We hug to ourselves the idea of progress. We like to think that we shall achieve a better state, become more merciful, peaceful and virtuous. We love to cling to this illusion without being aware that this is becoming a pretense, a satisfying myth. We love to think that someday we shall be better, but in the meantime we carry on. Progress is such a comforting word, so reassuring, a word with which we hypnotize ourselves.
At the Fermynwoods residency, I want to respond to the aspects of this persisting notion and greed for progress. I would like to use the time at the residency to contemplate on potential aspects of progress and growth e.g. waiting, observing the slowest movement and pure physical experience.
The former projects that I have come across on the Fermynwoods Gallery have inspired me further. I saw projects that enriched my experience and also set a challenge for high quality work.
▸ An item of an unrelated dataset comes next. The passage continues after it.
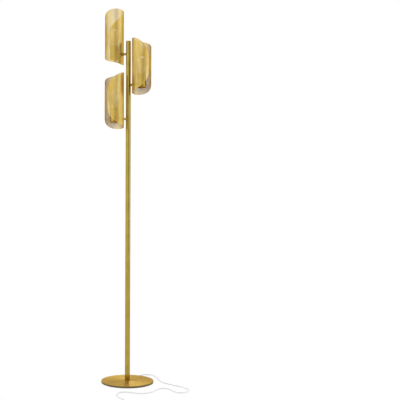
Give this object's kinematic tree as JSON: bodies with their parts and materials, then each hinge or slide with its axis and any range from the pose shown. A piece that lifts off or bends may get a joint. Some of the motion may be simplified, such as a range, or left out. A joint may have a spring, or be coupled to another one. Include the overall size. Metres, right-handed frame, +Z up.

Realtime work at Fermynwoods
Human interference has always been defended in the name of development (again a term not much thought about fundamentally) at times to much extreme.
As part of my project ‘I’ become the interference, an intrusive element. Here I do so to present to my audience my existence and experience through an instinctive treading of the space. If I come across something that speaks where it comes from and also bridges my culture with it, I will collect it. This will become my bank of objects. There will be occasions where I will dislocate what I have found. These found objects will build a certain vocabulary, pattern and will also serve the purpose of memories. In the act of doing so I also leave my memory in that place.
While doing the above mentioned acts of dislocation and memory building I would either follow a pre-decided path or discover a new one. Either ways the path becomes important. While following this path I want to use the camera strapped to my back to record what I will be leaving behind. Thus the memory of what I am heading towards is etched on my observation and the camera witnesses what I am leaving behind.
With observation and intuition I intend to do a series of experiments with:
Camera with audio and video facilities to my advantage
Moving around on my own in the woods
Grasping and adapting to the nature of my surroundings
Drawings, sculptures and collectibles
These experiments will take shape within a structured and stylized grammar which will help me put forth the rhythm of my experience.

How will I enrich the Residency program?
Coming from a country with diverse culture and behaviour I bring along with me a unique blend of skills and stories. I believe I will have much to offer from my references from nature, culture and questions like wise. I would be able to decipher new meanings from the space, the spaces temperament and beahviour. This would add to the existing collective data and experience of Fermynwoods Gallery.

I thus look at this residency as an opportunity for an intensive cultural exchange on a subject that is dear and of great concern. As the world goes global, we strive to keep our identities vibrating and I look at this residency as an opportunity to take this vibration across.